— begin Given material —
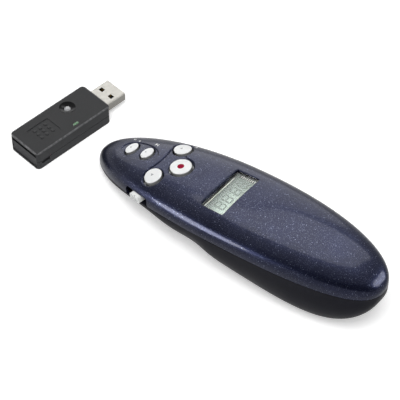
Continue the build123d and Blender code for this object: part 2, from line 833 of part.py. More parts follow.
# ---- Batteries -----------------------------------------------------------------------
def make_batteries():
    """Two cells lying opposite ways, with their springs and contact plates."""
    cans, tips, springs, plates = [], [], [], []
    cell_high_x = cell_low_x + cell_length
    plate_low = cell_z - contact_width / 2
    plate_high = cell_z + contact_width / 2
    for side in (-1, 1):
        y = side * cell_spacing / 2
        shift = 0 if side < 0 else -spring_length
        low, high = cell_low_x + shift, cell_high_x + shift
        if side < 0:
            cans.append(along_x(cell_radius, low, high - tip_length, y, cell_z))
            tips.append(along_x(tip_diameter / 2, high - tip_length, high, y, cell_z))
            spring_x = bay_low_x + contact_thickness
        else:
            cans.append(along_x(cell_radius, low + tip_length, high, y, cell_z))
            tips.append(along_x(tip_diameter / 2, low, low + tip_length, y, cell_z))
            spring_x = high
        pitch = (spring_length - spring_wire) / spring_turns
        radius = (spring_diameter - spring_wire) / 2
        path = Helix(pitch, spring_length - spring_wire, radius)
        coil = sweep(Plane(path @ 0, z_dir=path % 0) * Circle(spring_wire / 2), path)
        springs.append(Pos(spring_x + spring_wire / 2, y, cell_z) * Rot(0, 90, 0) * coil)
        plates.append(block((bay_high_x - contact_thickness, y - contact_width / 2, plate_low),
                            (bay_high_x, y + contact_width / 2, plate_high)))
    bridge_half = (cell_spacing + contact_width) / 2
    bridge = block((bay_low_x, -bridge_half, plate_low),
                   (bay_low_x + contact_thickness, bridge_half, plate_high))
    keep("battery_cans", Compound(cans))
    keep("battery_tips", Compound(tips))
    keep("battery_springs", Compound(springs))
    keep("battery_terminals", Compound(plates))
    keep("battery_bridge", bridge)


# ---- Screws --------------------------------------------------------------------------
def make_screws():
    """Three case screws driven up from the underside."""
    screws = []
    for x, y in screw_places:
        seat = seat_height(x, y)
        under = seat - screw_head_height
        head = Pos(x, y, under) * Cylinder(screw_head_radius, screw_head_height, align=BOTTOM)
        shank = Pos(x, y, seat) * Cylinder(screw_radius, screw_length, align=BOTTOM)
        cross = Box(drive_length, drive_width, 2 * drive_depth)
        cross += Box(drive_width, drive_length, 2 * drive_depth)
        screws.append(head + shank - Pos(x, y, under) * cross)
    keep("case_screws", Compound(screws))


# ---- Receiver: u along the plug, v to its left, z up ---------------------------------
receiver_place = Pos(nose_x + receiver_from_nose, receiver_y, 0) * Rot(0, 0, receiver_turn)
face_u = receiver_length / 2
back_u = -receiver_length / 2
board_face = plug_height - plug_thickness / 2


def keep_receiver(name, shape):
    """Store a receiver piece where the receiver lies."""
    return keep(name, receiver_place * shape)


def case_block(low, high, inset=0.0):
    """Rounded block of the receiver's plan."""
    plan = RectangleRounded(receiver_length - 2 * inset, receiver_width - 2 * inset,
                            max(receiver_corner - inset, 0.3))
    return extrude(Pos(0, 0, low) * plan, amount=high - low)


def end_opening(grow, low, high):
    """Opening in the receiver's rear wall."""
    half = receiver_width / 2 - receiver_wall - end_cap_gap + grow
    return block((back_u - 1, -half, low), (back_u + end_cap_thickness + 1, half, high + grow))


def make_receiver_case():
    """Two case halves and the end cap."""
    inner_top = receiver_height - receiver_wall
    plug_half = plug_width / 2 + plug_fit
    plug_rise = plug_thickness / 2 + plug_fit
    plug_opening = block((0, -plug_half, plug_height - plug_rise),
                         (receiver_length, plug_half, plug_height + plug_rise))
    opening = end_opening(end_cap_gap, receiver_wall, end_slot_high)
    top = case_block(receiver_seam, receiver_height)
    top = fillet(top.faces().sort_by(Axis.Z)[-1].edges(), receiver_edge)
    top -= case_block(0, inner_top, receiver_wall)
    dish = Pos(dish_from_middle, dish_offset, 0)
    boss = Cylinder(dish_radius + 0.6, dish_boss + 0.1, align=BOTTOM)
    top += dish * Pos(0, 0, inner_top - dish_boss) * boss
    bowl = (dish_radius ** 2 + dish_depth ** 2) / (2 * dish_depth)
    top -= dish * Pos(0, 0, receiver_height - dish_depth + bowl) * Sphere(bowl)
    bore = Cylinder(connect_radius + connect_gap, 4 * dish_boss + 2 * receiver_wall)
    top -= dish * Pos(0, 0, receiver_height) * bore
    lamp_plan = SlotOverall(lamp_length + 2 * lamp_gap, lamp_width + 2 * lamp_gap)
    lamp_hole = extrude(lamp_plan, amount=receiver_wall * 2, both=True)
    top -= Pos(lamp_from_middle, lamp_offset, receiver_height) * lamp_hole
    badge = RectangleRounded(badge_length, badge_width, badge_corner)
    top -= extrude(Pos(badge_from_middle, 0, receiver_height - badge_depth) * badge, amount=1)
    keep_receiver("receiver_top", top - plug_opening - opening)
    base = case_block(0, receiver_seam)
    base = fillet(base.faces().sort_by(Axis.Z)[0].edges(), receiver_edge)
    base -= case_block(receiver_wall, receiver_seam + 1, receiver_wall)
    groove_low = receiver_seam - receiver_groove_height
    base -= case_block(groove_low, receiver_seam + 1) - case_block(0, receiver_height, receiver_groove_depth)
    rest_top = board_face - receiver_board_thickness
    for side in (-1, 1):
        v = side * board_rest_offset
        base += block((radio_crystal_from_middle, v - 0.6, receiver_wall / 2),
                      (dish_from_middle, v + 0.6, rest_top))
    wall_side = -receiver_width / 2
    notch = block((back_u + notch_from_end, wall_side - 1, receiver_seam - notch_height),
                  (back_u + notch_from_end + notch_length, wall_side + notch_depth, receiver_seam))
    keep_receiver("receiver_base", base - notch - plug_opening - opening)
    cap = end_opening(0, receiver_wall, end_slot_high)
    side, roof = receiver_width, receiver_height
    cap -= block((back_u - 2, -side, 0), (back_u + end_cap_inset, side, roof))
    cap -= block((back_u - 2, -side, end_slot_low), (back_u + end_slot_depth, side, roof))
    cap -= block((back_u + end_cap_thickness, -side, 0), (0, side, roof))
    keep_receiver("receiver_end_cap", cap)


def make_plug():
    """Sheet-metal plug shell with its two windows, tongue and contact pins."""
    low_u, high_u = face_u - plug_root, face_u + plug_reach
    middle_u = (low_u + high_u) / 2
    tube = Pos(middle_u, 0, plug_height) * Box(high_u - low_u, plug_width, plug_thickness)
    tube = fillet(tube.edges().filter_by(Axis.X), plug_corner)
    inner = Pos(middle_u, 0, plug_height) * Box(high_u - low_u + 1, plug_width - 2 * plug_sheet,
                                                plug_thickness - 2 * plug_sheet)
    tube -= fillet(inner.edges().filter_by(Axis.X), plug_corner - plug_sheet)
    for side in (-1, 1):
        tube -= Pos(face_u + plug_hole_from_face, side * plug_hole_offset, plug_height) * Box(
            plug_hole_along, plug_hole_across, 2 * plug_thickness)
    keep_receiver("usb_shell", tube)
    tongue_low = plug_height - plug_thickness / 2 + plug_sheet + tongue_gap
    tongue_top = tongue_low + tongue_thickness
    tongue_half = plug_width / 2 - plug_sheet - tongue_gap
    tongue = block((low_u, -tongue_half, tongue_low), (high_u - tongue_setback, tongue_half, tongue_top))
    back_top = plug_height + plug_thickness / 2 - plug_sheet - tongue_gap
    back = block((low_u, -tongue_half, tongue_low), (face_u - 1, tongue_half, back_top))
    keep_receiver("usb_tongue", tongue + back)
    pins = []
    for place in (-1.5, -0.5, 0.5, 1.5):
        outer = abs(place) > 1
        v = place * (2 * pin_pitch + (pin_outer_extra if outer else -pin_outer_extra)) / 2
        length = pin_outer_length if outer else pin_inner_length
        front = high_u - tongue_setback - 1
        pins.append(block((front - length, v - pin_width / 2, tongue_top),
                          (front, v + pin_width / 2, tongue_top + pin_thickness)))
    keep_receiver("usb_pins", Compound(pins))


def make_receiver_inside():
    """Receiver board, chips, status lamp, pairing key and its switch."""
    board_half = receiver_width / 2 - receiver_wall - receiver_board_gap
    low_u = back_u + end_cap_thickness + receiver_board_gap
    high_u = face_u - receiver_wall - receiver_board_gap
    board_low = board_face - receiver_board_thickness
    keep_receiver("receiver_board", block((low_u, -board_half, board_low), (high_u, board_half, board_face)))
    chip = Box(radio_chip_size, radio_chip_size, radio_chip_height, align=BOTTOM)
    can = Box(radio_crystal_length, radio_crystal_width, radio_chip_height, align=BOTTOM)
    chips = [Pos(radio_chip_from_middle, 0, board_face) * chip,
             Pos(radio_crystal_from_middle, 0, board_face) * can]
    keep_receiver("receiver_chips", Compound(chips))
    lamp_low = board_face + led_height + 0.2
    keep_receiver("status_lamp", Pos(lamp_from_middle, lamp_offset, lamp_low) * extrude(
        SlotOverall(lamp_length, lamp_width), amount=receiver_height - lamp_low))
    keep_receiver("status_led", Pos(lamp_from_middle, lamp_offset, board_face) * Box(
        led_length, lamp_width - 0.2, led_height, align=BOTTOM))
    centre = Pos(dish_from_middle, dish_offset, 0)
    flange_top = receiver_height - receiver_wall - dish_boss - connect_flange_gap
    flange_low = flange_top - connect_flange
    stem_bottom = board_face + connect_switch_height + connect_travel + 0.2
    top = receiver_height - connect_drop
    head = Pos(0, 0, flange_top) * Cylinder(connect_radius, top - flange_top, align=BOTTOM)
    head = fillet(head.faces().sort_by(Axis.Z)[-1].edges(), connect_radius * 0.55)
    flange = Pos(0, 0, flange_low) * Cylinder(connect_radius + connect_flange, connect_flange, align=BOTTOM)
    stem = Pos(0, 0, stem_bottom) * Cylinder(connect_stem_radius, flange_low - stem_bottom, align=BOTTOM)
    keep_receiver("connect_button", centre * (head + flange + stem))
    switch_top = board_face + connect_switch_height
    plunger_low = switch_top - connect_plunger_seat
    plunger = Pos(0, 0, plunger_low) * Cylinder(connect_stem_radius, stem_bottom - plunger_low, align=BOTTOM)
    keep_receiver("connect_button_plunger", centre * plunger)
    body = Pos(0, 0, board_face) * Box(switch_size, switch_size, connect_switch_height, align=BOTTOM)
    well_low = plunger_low - connect_travel - plunger_gap
    well = Cylinder(connect_stem_radius + plunger_gap, connect_switch_height, align=BOTTOM)
    well = Pos(0, 0, well_low) * well
    keep_receiver("connect_switch", centre * (body - well))


make_key_caps()
make_switches()
make_display()
make_slide()
make_board()
make_shells()
make_laser()
make_batteries()
make_screws()
make_receiver_case()
make_plug()
make_receiver_inside()

for name, shape in parts.items():
    export_step(shape, f"parts/{name}.step")
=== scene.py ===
"""Looks of a hand-held wireless presenter and its USB receiver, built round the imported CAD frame."""

import json
import logging
import math
from dataclasses import dataclass
from enum import Enum
from typing import Callable, Iterable, Sequence

import bmesh
import bpy
import numpy as np
from mathutils import Matrix, Vector


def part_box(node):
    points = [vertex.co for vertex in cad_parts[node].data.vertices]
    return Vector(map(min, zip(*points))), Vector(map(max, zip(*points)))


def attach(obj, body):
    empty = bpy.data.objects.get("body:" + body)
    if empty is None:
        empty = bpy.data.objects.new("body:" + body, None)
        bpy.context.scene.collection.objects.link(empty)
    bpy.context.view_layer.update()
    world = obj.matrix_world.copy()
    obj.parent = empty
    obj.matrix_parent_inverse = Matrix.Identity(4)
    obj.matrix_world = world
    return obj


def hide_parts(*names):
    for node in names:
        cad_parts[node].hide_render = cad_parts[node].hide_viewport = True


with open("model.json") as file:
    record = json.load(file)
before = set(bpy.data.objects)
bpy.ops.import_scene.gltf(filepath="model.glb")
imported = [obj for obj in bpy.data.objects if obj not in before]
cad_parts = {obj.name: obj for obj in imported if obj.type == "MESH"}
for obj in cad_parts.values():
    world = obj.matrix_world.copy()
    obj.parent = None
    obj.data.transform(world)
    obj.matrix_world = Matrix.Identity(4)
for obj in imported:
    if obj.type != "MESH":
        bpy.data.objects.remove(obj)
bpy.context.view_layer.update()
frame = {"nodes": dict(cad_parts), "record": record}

LOG = logging.getLogger("presenter")
MM = 0.001
TINY = 1e-9
Colour = tuple[float, float, float, float]
Point = tuple[float, float, float]
Pair = tuple[float, float]
Heights = Callable[[np.ndarray, np.ndarray], np.ndarray]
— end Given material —
▶ [Short task] Gather all lines from the listing above in which "points" occurs.

▶ [Written reply]
    points = [vertex.co for vertex in cad_parts[node].data.vertices]
    return Vector(map(min, zip(*points))), Vector(map(max, zip(*points)))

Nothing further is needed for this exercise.